Trom is a six part crime serial currently scheduled on BBC4 in the UK but with all six episodes available on BBC iPlayer. Unusually, I opted to watch the whole serial over consecutive nights. I enjoyed the show very much and I’m prompted to write about it in response to the Guardian‘s listing which described it as OK but ‘formulaic’. That term reminds me that when I started my engagement with film studies in the 1970s most Hollywood films were generally dismissed by British critics as ‘formulaic’. I think it came from traditional Eng Lit graduates who had never been taught about genre. Fortunately we now have a more educated audience but we do still get the occasional usage.
A formula is a means of guaranteeing that a process will be capable of being re-produced to enable exactly the same output each time. The whole point of a genre repertoire is to enable filmmakers to select elements to ensure both repetition and difference. Genres are constantly evolving in cycles. All the elements in a narrative may be familiar but the precise mix will be different. Yes, Trom uses familiar elements but certain factors make this particular narrative unique. I’ve never seen a film or TV drama set in the Faroes before. It’s a unique and fascinating setting. Perhaps the most unusual element here is the tiny population size of this ‘autonomous community’ – only 53,000 people, less than most small towns in the UK. I thought that Iceland was relatively small but there are seven times as many people in Iceland. In narrative terms it means that it is quite feasible to create a story in which one character, seemingly an outsider, can investigate a crime, partly by having a connection to many of the people involved the story and also that a single person can have business holdings that seem to have an element of control over every form of activity in the community. It also means that this particular ‘Nordic Noir’ has no difficulty developing ideas about family melodrama narratives since it is quite likely that the children of the principal characters will all attend the same school or college and may become involved in the central narrative.

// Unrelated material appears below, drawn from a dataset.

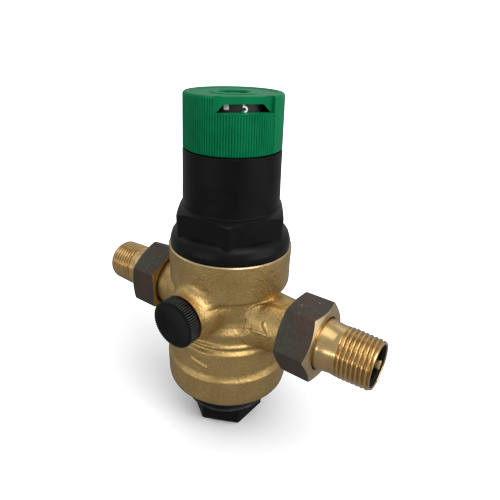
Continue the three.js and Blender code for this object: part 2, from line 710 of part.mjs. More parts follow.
function bonnetGeometry() {
  const hexagonal = hexagon(BONNET_AF, BONNET_HEX_LOW_Z, BONNET_CHAMFER_TOP_Z);
  const cornerR = BONNET_AF / Math.sqrt(3) - 0.2;
  const chamfer = solid(turned([
    [0, BONNET_HEX_LOW_Z - 1],
    [cornerR, BONNET_HEX_LOW_Z - 1],
    [cornerR, BONNET_HEX_TOP_Z],
    [BARREL_R[0] - 0.2, BONNET_CHAMFER_TOP_Z],
    [0, BONNET_CHAMFER_TOP_Z],
  ], FINE));
  const threadR = BONNET_THREAD_R - 0.4;
  const shell = turned([
    [0, SLIP_RING_Z[1] + GAP],
    [threadR, SLIP_RING_Z[1] + GAP],
    [threadR, RIM_Z + GAP],
    [FLANGE_R, RIM_Z + GAP],
    [FLANGE_R, FLANGE_TOP_Z],
    [FLANGE_R - 0.5, FLANGE_TOP_Z + 1.6],
    [cornerR - 0.1, FLANGE_TOP_Z + 3.4],
    [BONNET_AF / 2 - 0.5, FLANGE_TOP_Z + 4.4],
    [BARREL_R[0], FLANGE_TOP_Z + 5.4],
    [BARREL_R[0], BONNET_CHAMFER_TOP_Z],
    [BARREL_R[1], BARREL_TAPER_TOP_Z],
    [BARREL_R[1] - 0.1, BARREL_TOP_Z],
    [BONNET_TOP_R, BARREL_TOP_Z],
    [BONNET_TOP_R, BONNET_TOP_Z],
    [0, BONNET_TOP_Z],
  ], FINE);
  const springRoom = turned([
    [0, DIAPHRAGM_SEAT_Z],
    [SPRING_MOUTH_R, DIAPHRAGM_SEAT_Z],
    [SPRING_MOUTH_R, SPRING_MOUTH_Z[0]],
    [SPRING_BORE_R, SPRING_MOUTH_Z[1]],
    [SPRING_BORE_R, BONNET_TOP_Z - BONNET_ROOF],
    [0, BONNET_TOP_Z - BONNET_ROOF],
  ], FINE);
  const keyway = block(2 * KEYWAY_R, KEYWAY_WIDTH, ...KEYWAY_Z);
  const spindleHole = disc(SPINDLE_HOLE_R, BONNET_TOP_Z - BONNET_ROOF - 1, BONNET_TOP_Z + 1, COARSE);
  const hexBlank = solid(facing(hexagonal, BONNET_HEX_TURN)).intersect(chamfer);
  return geometryOf(cut(solid(shell).add(hexBlank), springRoom, keyway, spindleHole));
}

// ---- knob, scale and lock screw ----

// The window's tapered opening, cut through the wall in front of the scale.
function windowOpening() {
  const [low, high] = OPENING_HALF_WIDTH;
  const outline = new THREE.Shape();
  outline.moveTo(-low, WINDOW_FLOOR_Z);
  outline.lineTo(low, WINDOW_FLOOR_Z);
  outline.lineTo(high, WINDOW_FLOOR_Z + OPENING_HEIGHT);
  outline.lineTo(-high, WINDOW_FLOOR_Z + OPENING_HEIGHT);
  outline.closePath();
  const options = { depth: 3, bevelEnabled: false };
  const opening = new THREE.ExtrudeGeometry(outline, options).rotateX(Math.PI / 2);
  return facing(opening.translate(0, -OPENING_START, 0), WINDOW_TURN);
}

function knobGeometry() {
  const outer = ribbedDisc(KNOB_R, KNOB_RIB_DEPTH, KNOB_RIBS, KNOB_BOTTOM_Z, TOP_Z);
  const room = disc(KNOB_BORE_R, KNOB_BOTTOM_Z - 1, TOP_Z - KNOB_ROOF, FINE);
  const shell = cut(solid(outer), room);
  const wallMiddle = WINDOW_WALL - 0.7 + WINDOW_WALL_THICKNESS / 2;
  const slab = block(2 * WINDOW_HALF_WIDTH + 3, WINDOW_WALL_THICKNESS, WINDOW_FLOOR_Z - 1.5, TOP_Z - 1,
    0, -wallMiddle);
  const inside = disc(KNOB_BORE_R + 0.5, KNOB_BOTTOM_Z, TOP_Z - 0.5, FINE);
  const wall = solid(facing(slab, WINDOW_TURN)).intersect(solid(inside));
  const hub = disc(HUB_R, HUB_LOW_Z, TOP_Z - 1, MEDIUM);
  const pocket = block(2 * WINDOW_HALF_WIDTH, 8, WINDOW_FLOOR_Z, TOP_Z + 1, 0, -(WINDOW_WALL + 4));
  return geometryOf(cut(
    shell.add(wall).add(solid(hub)),
    facing(pocket, WINDOW_TURN),
    windowOpening(),
    disc(SCREW_RECESS_R, SCREW_RECESS_Z, TOP_Z + 1),
    disc(SCREW_HOLE_R, DRIVE_TOP_Z - 0.2, SCREW_RECESS_Z + 0.2, COARSE),
    hexagon(DRIVE_AF + 2 * GAP, HUB_LOW_Z - 1, DRIVE_TOP_Z + GAP),
  ));
}

function scaleRingGeometry() {
  const low = BONNET_TOP_Z + GAP;
  const high = TOP_Z - 2;
  return turned([
    [SCALE_HOLE_R, low],
    [SCALE_R, low],
    [SCALE_R, high],
    [SCALE_R - SCALE_WALL, high],
    [SCALE_R - SCALE_WALL, low + 1.7],
    [SCALE_HOLE_R, low + 1.7],
    [SCALE_HOLE_R, low],
  ], FINE);
}

function lockScrewGeometry() {
  const [tip, head, top] = LOCK_Z;
  const blank = turned([
    [0, tip],
    [LOCK_SHANK_R, tip],
    [LOCK_SHANK_R, head],
    [LOCK_HEAD_R - 0.2, head],
    [LOCK_HEAD_R, head + 0.4],
    [LOCK_HEAD_R - 0.4, top - 0.2],
    [0, top],
  ], COARSE);
  return geometryOf(cut(solid(blank), block(11, LOCK_SLOT_WIDTH, top - 1.2, top + 1)));
}

// ---- assembly ----

const valve = new THREE.Group();

function place(name, geometry, look, parent = valve) {
  const mesh = new THREE.Mesh(geometry, new THREE.MeshStandardMaterial(look));
  mesh.name = name;
  parent.add(mesh);
  return mesh;
}

place("body", bodyGeometry(), BRASS);

const sides = { inlet: -1, outlet: 1 };
for (const [name, side] of Object.entries(sides)) {
  const union = new THREE.Group();
  union.position.z = PIPE_Z;
  union.rotation.y = (side * Math.PI) / 2;
  valve.add(union);
  place(`${name}_washer`, washerGeometry(), FIBRE, union);
  place(`${name}_tailpiece`, tailGeometry(), BRIGHT_BRASS, union);
  place(`${name}_union_nut`, unionNutGeometry(side < 0 ? 30 : 0), DARK_BRASS, union);
}

const ports = { front: -1, rear: 1 };
for (const [name, side] of Object.entries(ports)) {
  const port = new THREE.Group();
  port.position.z = GAUGE_Z;
  port.rotation.x = (-side * Math.PI) / 2;
  valve.add(port);
  place(`${name}_gauge_plug`, gaugePlugGeometry(), BLACK_PLASTIC, port);
  place(`${name}_gauge_o_ring`, rubberRing(7.2, 0.6, GAUGE_BOSS_END - 0.6), RUBBER, port);
}

place("bottom_plug", bottomPlugGeometry(), BLACK_PLASTIC);
place("bottom_plug_o_ring", rubberRing(21.3, 0.7, BOWL_BOTTOM_Z + 0.8, MEDIUM), RUBBER);
place("filter_frame", filterFrameGeometry(), WHITE_PLASTIC);
place("filter_mesh", filterMeshGeometry(), STEEL);

place("valve_insert", insertGeometry(), WHITE_PLASTIC);
place("insert_upper_o_ring", rubberRing(12.3, 0.6, 73.5, MEDIUM), RUBBER);
place("insert_lower_o_ring", rubberRing(12.3, 0.6, 53.5, MEDIUM), RUBBER);

place("valve_stem", stemGeometry(), BRIGHT_BRASS);
place("seal_nut", smallNutGeometry(SEAL_NUT_Z), STEEL);
place("seal_carrier", ring(STEM_HOLE_R, SEAL_CARRIER_R, ...SEAL_CARRIER_Z, COARSE), STEEL);
place("valve_seal", ring(STEM_HOLE_R, SEAL_R, ...SEAL_Z, COARSE), RUBBER);
place("piston_o_ring", rubberRing(5.8, 0.65, 71.1), RUBBER);
place("diaphragm_lower_plate", lowerPlateGeometry(), BRIGHT_BRASS);
place("diaphragm", diaphragmGeometry(), RUBBER);
place("spring_cup", springCupGeometry(), STEEL);
place("stem_nut", smallNutGeometry(STEM_NUT_Z), STEEL);

place("slip_ring", ring(SLIP_RING_HOLE_R, BONNET_THREAD_R - 0.5, ...SLIP_RING_Z, FINE), WHITE_PLASTIC);
place("spring_bonnet", bonnetGeometry(), BLACK_PLASTIC);
place("adjusting_spring", springGeometry(), STEEL);
place("spring_nut", springNutGeometry(), BRIGHT_BRASS);
place("adjusting_spindle", spindleGeometry(), BRIGHT_BRASS);
place("scale_ring", scaleRingGeometry(), BLACK_PLASTIC);
place("adjusting_knob", knobGeometry(), GREEN_PLASTIC);
place("lock_screw", lockScrewGeometry(), GREEN_PLASTIC);

export default valve;
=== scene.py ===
"""Looks of a water pressure regulator: a DN 15 diaphragm reducing valve with a scale knob.

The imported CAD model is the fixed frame. Lengths are millimetres until piece() turns them into metres;
only the floor, the lights and the camera's clipping are given in metres. Azimuths are in degrees from
-Y (the front) towards +X (the outlet).
"""

import json
import math

import bmesh
import bpy
import numpy as np
from mathutils import Matrix, Vector, noise


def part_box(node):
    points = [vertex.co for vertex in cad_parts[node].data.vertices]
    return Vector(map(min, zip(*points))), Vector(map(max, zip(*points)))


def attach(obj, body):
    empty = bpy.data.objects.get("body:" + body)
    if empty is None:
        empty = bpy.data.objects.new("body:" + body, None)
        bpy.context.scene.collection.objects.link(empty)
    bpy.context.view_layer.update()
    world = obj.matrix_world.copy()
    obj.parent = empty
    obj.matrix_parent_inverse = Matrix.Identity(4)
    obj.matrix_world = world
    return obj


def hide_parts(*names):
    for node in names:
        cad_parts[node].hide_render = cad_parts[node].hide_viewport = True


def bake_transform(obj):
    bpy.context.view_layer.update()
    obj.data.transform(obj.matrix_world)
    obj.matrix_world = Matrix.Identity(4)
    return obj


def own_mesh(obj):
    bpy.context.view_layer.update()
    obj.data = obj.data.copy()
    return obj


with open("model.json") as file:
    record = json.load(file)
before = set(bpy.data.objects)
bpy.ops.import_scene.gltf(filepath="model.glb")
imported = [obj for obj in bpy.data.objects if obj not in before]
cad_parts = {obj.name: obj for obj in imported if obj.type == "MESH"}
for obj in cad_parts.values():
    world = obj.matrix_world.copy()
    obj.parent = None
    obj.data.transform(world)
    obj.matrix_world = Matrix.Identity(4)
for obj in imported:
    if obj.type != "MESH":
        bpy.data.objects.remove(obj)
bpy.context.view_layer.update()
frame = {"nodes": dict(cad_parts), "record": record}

MM = 0.001


def extent(node):
    """Lowest and highest corner of a CAD node in millimetres."""
    low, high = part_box(node)
    return np.array(low) / MM, np.array(high) / MM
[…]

Early in the serial we see two men board a plane and sit on the same row of seats but on opposite sides of the aisle. Eventually we will realise that Hannis Martinsson (Ulrich Thomsen) is originally Faroese but has been working internationally as an investigative journalist. Ragnar í Rong (Olaf Johannessen) is the man who owns several companies in the Faroes. I’m not going to spoil the thriller plot but I will point out that the investigation will involve the suspicious death of an activist concerned about the ecological and ethical issue surrounding the main Faroese economic activity of fishing in the North-East Atlantic, including whaling. This is another unique element. Very few countries still consider whaling as legitimate and few are as dependent on whaling and fishing as an economic necessity.
Trom is part ‘police procedural’ and again the unique status of the Faroes becomes important. It is an autonomous territory still officially part of the Kingdom of Denmark. In terms of resources, certain actions such as sending for a forensic pathologist or requesting specialist laboratory work require extra time for material to be sent to Denmark or for specialists to travel to the Faroes. This in turn offers the writers small extra windows of time in the narrative when evidence is vulnerable or police investigation is stalled. This is well exploited in the serial. This element has appeared in other contexts. For instance, the South Korean film Memories of Murder (SK 2003), set in the 1980s requires samples to be sent to the US for testing because local experise and technology have not been developed. The situation in the two autonomous territories of Denmark is interesting from a UK perspective. There were three such territories but Iceland became independent after 1944 (both Iceland and the Faroes were occupied by the British during the Second World War). Greenland is the other territory which still has some ties to Denmark. The Faroes are not actually part of the EU even if Denmark is. This means that relations with the UK are different than they might be for Denmark itself. The Faroes are actually closer to Scotland and to Norway than to Denmark. Logically, the extra facilities the Faroese police might need could be obtained in Aberdeen or Bergen, half the distance away.
The serial is based on books by the Faroese writer, Jógvan Isaksen and it is the first TV drama serial/series made on the Faroes. It is certainly a ‘Nordic Noir’, closest perhaps to the Danish TV serials of the The Killing (Denmark 2007-12) – the famous knitted jumpers in that serial were Faroese and they are also a featured in the promotion of Trom. The Killing was a co-production venture which saw Norwegian, Swedish and German support. This is the case with many Nordic film and TV productions. Trom has Icelandic input in funding and crew and there is also Danish and Norwegian involvement. One of the two main writers is Donna Sharpe, a Brit based in Germany. The British interest, in the form of BBC4, is emphasised in the promotional material. The two leading cast members, Ulrich Thomsen and Maria Rich are well-known Danish actors whereas Olaf Johannessen was born on the Faroes. I think others in the cast are Faroese and the dialogue is both Danish and Faroese with a few lines of English. All the performances seem strong to me.
The ending of the serial leaves the prospect of a second part, but at the moment there seems to be a problem in the partnership of the various agencies involved in the production. I hope it is resolved. I enjoyed the show and would appreciate the chance to watch a second serial.